— START STORED DATA —
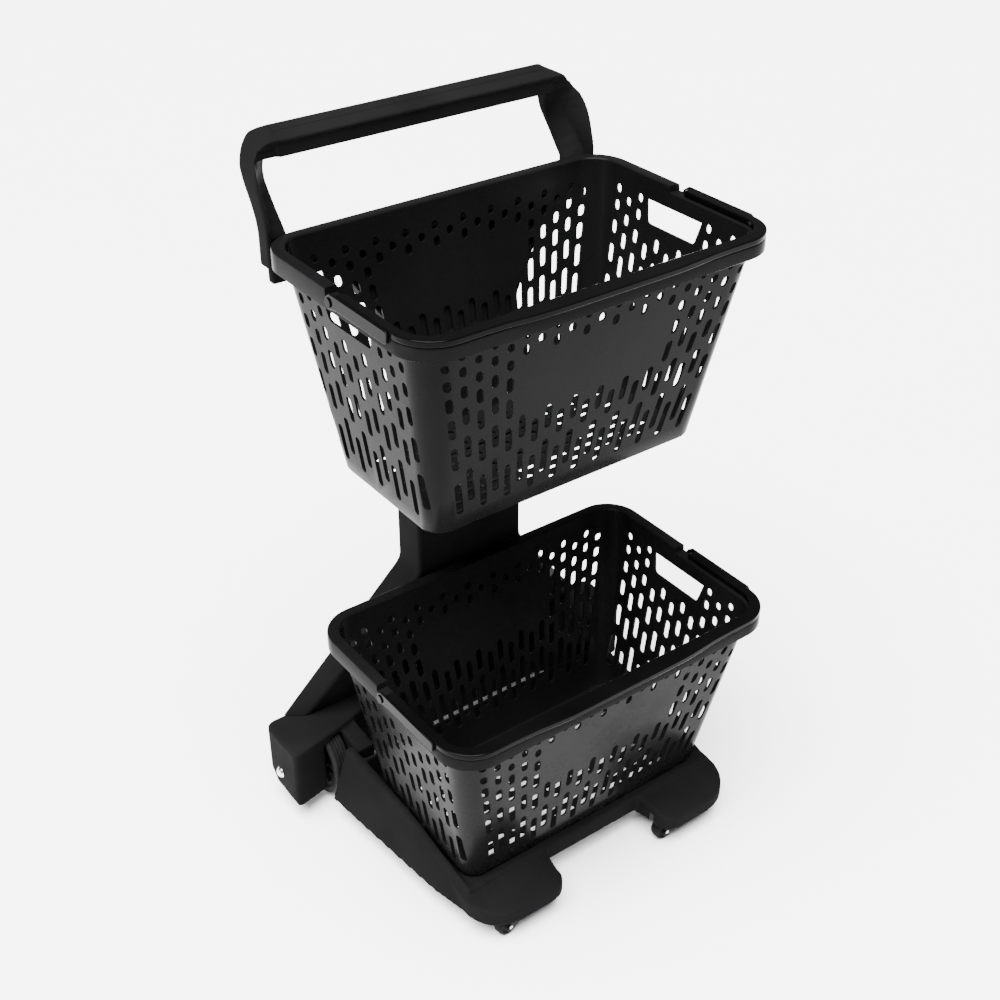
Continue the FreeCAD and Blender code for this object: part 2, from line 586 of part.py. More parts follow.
def basket_tub(label, y, z):
    """Tapered tub with a flat rim, a skirt, a raised rear rim and hand-holes in both ends."""
    body = new_body(label)
    base = new_sketch(body, "floor_outline", "XY_Plane", 0.0)
    rounded_box(base, "floor_long", "floor_wide", "floor_corner")
    mouth = new_sketch(body, "mouth_outline", "XY_Plane", "tub_tall")
    rounded_box(mouth, "mouth_long", "mouth_wide", "mouth_corner")
    loft(body, "AdditiveLoft", [base, mouth], ruled=False)
    tall = size("tub_tall")
    thick = size("bail_thick")
    low = new_sketch(body, "cavity_floor", "XY_Plane", "wall_thick")
    rounded_box(low, "cavity_long", "cavity_wide", "cavity_corner")
    high = new_sketch(body, "cavity_mouth", "XY_Plane", tall + 0.5)
    rounded_box(high, "cavity_mouth_long", "cavity_mouth_wide", "cavity_mouth_corner")
    loft(body, "SubtractiveLoft", [low, high], ruled=False)
    skirt = size("wall_thick")
    plate_top = tall - thick
    plate = new_sketch(body, "rim_outline", "XY_Plane", plate_top - size("rim_plate"))
    rounded_box(plate, "rim_long", "rim_wide", "rim_corner")
    rounded_box(plate, "rim_hole_long", "rim_hole_wide", "rim_hole_corner")
    pad(body, plate, "rim_plate")
    under = new_sketch(body, "skirt_outline", "XY_Plane", tall - size("skirt_tall"))
    rounded_box(under, "rim_long", "rim_wide", "rim_corner")
    rounded_box(under, size("rim_long") - 2 * skirt, size("rim_wide") - 2 * skirt, size("rim_corner") - skirt)
    pad(body, under, size("skirt_tall") - thick - 1.0)
    raised = new_sketch(body, "raised_rim", "XY_Plane", plate_top - 0.5)
    rounded_box(raised, "rim_long", "rim_wide", "rim_corner")
    rounded_box(raised, "raised_hole_long", "raised_hole_wide", "rim_hole_corner")
    pad(body, raised, thick + 0.5)
    step = new_sketch(body, "front_step", "XY_Plane", tall - thick)
    polygon(step, [(-300, -200), (300, -200), (300, 12), (-300, 12)])
    pocket(body, step, thick + 5.0, back=True)
    hand = new_sketch(body, "hand_hole", "YZ_Plane", 0.0)
    top_z = tall - size("hand_top_drop")
    low_z = tall - size("hand_low_drop")
    top_half, low_half = size("hand_top_half"), size("hand_low_half")
    polygon(hand, [(-top_half, top_z), (top_half, top_z), (low_half + 3, low_z + 8), (low_half - 4, low_z),
                   (4 - low_half, low_z), (-low_half - 3, low_z + 8)])
    pocket(body, hand, 700.0, both=True)
    place(body, 0.0, y, z)
    pins = [rod("%s_pin_hole_%d" % (label, side + 1), "pin_radius", 12.0, side * 241.0, size(y),
                size(z) + tall - size("pivot_drop"), outward(side)) for side in (-1, 1)]
    return drilled(body, label, pins)


def bail(label, y, z):
    """Flat U-shaped carrying handle that folds down on the front half of the rim."""
    body = new_body(label)
    tall = size("tub_tall")
    thick = size("bail_thick")
    low = tall - thick + 0.15
    band = new_sketch(body, "bail_band", "XY_Plane", low)
    outer_half = size("bail_out_half")
    inner_half = size("bail_in_half")
    front = -size("bail_reach")
    grip = -size("bail_grip_out")
    inside = -size("bail_inner")
    r = size("rim_corner")
    points = [(-outer_half, -8.0), (-outer_half, front + r), (-outer_half + 4, front + 28),
              (-outer_half + 14, front + 13), (-outer_half + 28, front + 4), (-outer_half + r, front),
              (-150, front), (-110, grip + 1.5), (-70, grip), (70, grip), (110, grip + 1.5), (150, front),
              (outer_half - r, front), (outer_half - 28, front + 4), (outer_half - 14, front + 13),
              (outer_half - 4, front + 28), (outer_half, front + r), (outer_half, -8.0),
              (inner_half, -8.0), (inner_half, inside + 36), (inner_half - 10, inside + 10),
              (inner_half - 36, inside), (-inner_half + 36, inside), (-inner_half + 10, inside + 10),
              (-inner_half, inside + 36), (-inner_half, -8.0)]
    polygon(band, points)
    pad(body, band, thick - 0.15)
    for side in (-1, 1):
        cheek = new_sketch(body, "bail_cheek_%d" % (side + 1), "XY_Plane", tall - thick - 8.0)
        inner, outer = side * size("bail_cheek_in"), side * size("bail_cheek_out")
        polygon(cheek, [(inner, -110), (outer, -104), (outer, 7.5), (inner, 7.5)])
        pad(body, cheek, thick + 8.0)
        link = new_sketch(body, "bail_link_%d" % (side + 1), "XY_Plane", low + 3.5)
        polygon(link, [(side * 249, -110), (side * 251, -108), (side * 251, -8.0), (side * 249, -8.0)])
        pad(body, link, thick - 0.15 - 3.5)
    place(body, 0.0, y, z)
    pins = [rod("%s_pin_bore_%d" % (label, side + 1), size("pin_radius") + size("run_gap"), 30.0, side * 232.0,
                size(y), size(z) + tall - size("pivot_drop"), outward(side)) for side in (-1, 1)]
    return drilled(body, label, pins)


def bail_pins(label, y, z):
    """Two headed pivot pins through the bail's cheeks and the basket's skirt."""
    made = []
    height = size(z) + size("tub_tall") - size("pivot_drop")
    for side in (-1, 1):
        turn = outward(side)
        shank = rod("%s_shank_%d" % (label, side + 1), "pin_radius", 9.0, side * 244.8, size(y), height, turn)
        head = rod("%s_head_%d" % (label, side + 1), "pin_head_radius", "pin_head_tall", side * 253.6, size(y),
                   height, turn)
        joined = doc.addObject("Part::MultiFuse", "%s_%d" % (label, side + 1))
        joined.Shapes = [shank, head]
        made.append(joined)
    group = doc.addObject("Part::Compound", label + "_group")
    group.Links = made
    doc.recompute()
    return keep(group, label)


# ---------------------------------------------------------------- wheels

def rear_wheel(side_name, side):
    """Spoked nylon core and a solid tyre on the steel rear axle."""
    core = new_body(side_name + "_rear_wheel_core")
    half = (size("rear_wheel_out") - size("rear_wheel_in")) / 2
    profile = new_sketch(core, "core_profile", "XZ_Plane", 0.0)
    bore = size("axle_radius") + size("run_gap")
    polygon(profile, [(-half, bore), (half, bore), (half, "hub_radius"), (4, 14), (3, 40), (half - 3, 43),
                      (half - 3, "tyre_inner"), (3 - half, "tyre_inner"), (3 - half, 43), (-3, 40), (-4, 14),
                      (-half, "hub_radius")])
    turned(core, profile)
    place(core, side * (size("rear_wheel_in") + half), "axle_y", "axle_z")
    keep(core, side_name + "_rear_wheel_core")
    tyre = new_body(side_name + "_rear_tyre")
    band = new_sketch(tyre, "tyre_profile", "XZ_Plane", 0.0)
    polygon(band, [(-half + 1, "tyre_inner"), (half - 1, "tyre_inner"), (half, 51.5), (half - 0.5, 56),
                   (half - 4, "rear_wheel_radius"), (4 - half, "rear_wheel_radius"), (0.5 - half, 56),
                   (-half, 51.5)])
    turned(tyre, band)
    place(tyre, side * (size("rear_wheel_in") + half), "axle_y", "axle_z")
    keep(tyre, side_name + "_rear_tyre")


def castor(side_name, side, yaw):
    """Swivel castor: stem, fork, axle pin and wheel, trailing behind its pivot."""
    turn = Rotation(Vector(0, 0, 1), size(yaw))
    heel = turn.multVec(Vector(size("castor_trail"), 0, 0))
    x0 = side * size("castor_x")
    y0 = size("castor_y")
    fork = new_body(side_name + "_castor_fork")
    plan = new_sketch(fork, "fork_plan", "XY_Plane", 24.0)
    polygon(plan, [(-9, -6), (-5, -10.5), (18, -11.6), (18, 11.6), (-5, 10.5), (-9, 6)])
    pad(fork, plan, 6.6)
    for lean in (-1, 1):
        cheek = new_sketch(fork, "fork_cheek_%d" % (lean + 1), "XZ_Plane", -lean * 10.2)
        polygon(cheek, [(6, 24), (28, 11), (34, 9), (41, 12), (41, 19), (30, 30), (6, 30)])
        pad(fork, cheek, 2.8, both=True)
    place(fork, x0, y0, 0.0, True, turn)
    axle_turn = turn.multiply(FORWARD)
    side_way = turn.multVec(Vector(0, 1, 0))
    bore = rod(side_name + "_fork_bore", size("pin_radius") + 0.01, 40.0, x0 + heel.x + side_way.x * 20,
               y0 + heel.y + side_way.y * 20, "castor_radius", axle_turn)
    stem_hole = rod(side_name + "_stem_hole", size("stem_radius") + 0.01, 10.0, x0, y0, 23.0, ALONG_Z)
    drilled(fork, side_name + "_castor_fork", [bore, stem_hole])
    keep(rod(side_name + "_castor_axle", "pin_radius", 23.2, x0 + heel.x + side_way.x * 11.6,
             y0 + heel.y + side_way.y * 11.6, "castor_radius", axle_turn), side_name + "_castor_axle")
    keep(rod(side_name + "_castor_stem", "stem_radius", 25.0, x0, y0, 24.0, ALONG_Z),
         side_name + "_castor_stem")
    wheel = new_body(side_name + "_castor_wheel")
    half = size("castor_half")
    profile = new_sketch(wheel, "castor_profile", "XZ_Plane", 0.0)
    edge = size("castor_radius")
    bore_radius = size("pin_radius") + size("run_gap")
    polygon(profile, [(-half, bore_radius), (half, bore_radius), (half, 5), (half - 1.5, 6),
                      (half - 1.5, 10.5), (half, 11.5), (half, edge - 2), (half - 2, edge), (2 - half, edge),
                      (-half, edge - 2), (-half, 11.5), (1.5 - half, 10.5), (1.5 - half, 6), (-half, 5)])
    turned(wheel, profile)
    wheel_turn = turn.multiply(Rotation(Vector(0, 0, 1), 90))
    place(wheel, x0 + heel.x, y0 + heel.y, "castor_radius", True, wheel_turn)
    keep(wheel, side_name + "_castor_wheel")
    ring(side_name + "_castor_sleeve", "sleeve_radius", size("stem_radius") + size("run_gap"), 20.0, x0, y0, 31.6,
         ALONG_Z)


def end_cap(side_name, side):
    """Domed push cap on the axle end."""
    cap = new_body(side_name + "_axle_cap")
    profile = new_sketch(cap, "cap_profile", "XZ_Plane", 0.0)
    polygon(profile, [(0, 5), (0, 8.5), (2.5, 8), (5, 6.4), (6.6, 4), (7.2, 0), (4.3, 0), (4.3, 5)])
    turned(cap, profile)
    facing = Rotation(Vector(0, 0, 1), 0 if side > 0 else 180)
    place(cap, side * 285.2, "axle_y", "axle_z", True, facing)
    keep(cap, side_name + "_axle_cap")


# ---------------------------------------------------------------- assembly

base_frame()
column()
yoke()
basket_shelf()
handle_loop()
screws("column_screws", COLUMN_SCREWS, ALONG_Z, *COLUMN_HEAD, *COLUMN_SHANK)
screws("shelf_screws", SHELF_SCREWS, ALONG_Y, *SHELF_HEAD, *SHELF_SHANK)
screws("yoke_screws", YOKE_SCREWS, FORWARD, *YOKE_HEAD, *YOKE_SHANK)
screws("loop_screws", LOOP_SCREWS, FORWARD, *LOOP_HEAD, *LOOP_SHANK)

keep(rod("rear_axle_rod", "axle_radius", 2 * size("axle_half"), "-axle_half", "axle_y", "axle_z", ALONG_X),
     "rear_axle")
for side_name, side in (("left", -1), ("right", 1)):
    rear_wheel(side_name, side)
    flanged_bush(side_name + "_inner_bush", side, size("well_in") + 0.2)
    flanged_bush(side_name + "_outer_bush", side, 280.8)
    spacer_in, spacer_out = size("rear_wheel_out") + 0.3, 279.3
    ring(side_name + "_wheel_spacer", 7.8, size("axle_radius") + size("run_gap"), spacer_out - spacer_in,
         spacer_in if side > 0 else -spacer_out, "axle_y", "axle_z", ALONG_X)
    end_cap(side_name, side)
castor("left", -1, "left_castor_yaw")
castor("right", 1, "right_castor_yaw")

for level, y, z in (("lower", 0.0, "lower_z"), ("upper", "upper_y", "upper_z")):
    basket_tub(level + "_basket", y, z)
    bail(level + "_bail", y, z)
    bail_pins(level + "_bail_pins", y, z)

doc.recompute()
os.makedirs("parts", exist_ok=True)
for obj in doc.Objects:
    if "Invalid" in obj.State or "Error" in obj.State:
        print("BAD STATE", obj.Label, obj.State)
for obj in PARTS:
    shape = obj.Shape
    if shape.isNull() or not shape.isValid():
        print("BAD SHAPE", obj.Label)
        continue
    shape.exportStep(os.path.join("parts", obj.Label + ".step"))
    box = shape.BoundBox
    print("%-26s solids %d vol %9.0f  x %7.1f %7.1f  y %7.1f %7.1f  z %7.1f %7.1f" % (
        obj.Label, len(shape.Solids), shape.Volume, box.XMin, box.XMax, box.YMin, box.YMax, box.ZMin, box.ZMax))
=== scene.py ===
import math

import bmesh
import bpy
from mathutils import Matrix, Vector


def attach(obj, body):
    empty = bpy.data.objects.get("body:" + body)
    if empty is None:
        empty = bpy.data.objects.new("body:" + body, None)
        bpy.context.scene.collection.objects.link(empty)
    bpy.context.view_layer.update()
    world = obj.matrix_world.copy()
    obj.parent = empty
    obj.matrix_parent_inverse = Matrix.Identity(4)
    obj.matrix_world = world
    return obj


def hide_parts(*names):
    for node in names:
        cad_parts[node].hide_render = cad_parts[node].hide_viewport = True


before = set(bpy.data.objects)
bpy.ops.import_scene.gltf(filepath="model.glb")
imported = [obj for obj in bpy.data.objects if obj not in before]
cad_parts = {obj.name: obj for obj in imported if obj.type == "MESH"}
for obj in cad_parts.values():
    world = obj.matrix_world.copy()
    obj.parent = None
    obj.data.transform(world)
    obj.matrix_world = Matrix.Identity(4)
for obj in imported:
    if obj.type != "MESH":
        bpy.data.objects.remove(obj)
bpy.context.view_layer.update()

# Rolling basket trolley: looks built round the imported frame.  Metres, +Z up.
# MM turns the drawing's millimetres into metres.  MID is how far the drawing's
# y = 0 (middle of the lower basket) lies in front of the frame's origin.

MM = 0.001
MID = -65.0

# ------------------------------------------------------------------ sizes (mm)

RIM_HALF = (250.0, 164.0)
RIM_CORNER = 49.0
TUB_TALL = 279.0
FLOOR_HALF = (196.5, 100.0)
FLOOR_CORNER = 24.0
MOUTH_HALF = (238.0, 153.0)
MOUTH_CORNER = 38.0
WALL = 2.8
BAIL_THICK = 7.8
STEP_Y = 12.0
PIVOT_DROP = 11.0
LEVELS = {"lower": (0.0, 65.0), "upper": (60.0, 566.0)}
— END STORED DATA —
■ **TASK DETAILS**:
Copy out every line in the listing where the word "type" appears.

■ **FINAL RESULT**:
cad_parts = {obj.name: obj for obj in imported if obj.type == "MESH"}
    if obj.type != "MESH":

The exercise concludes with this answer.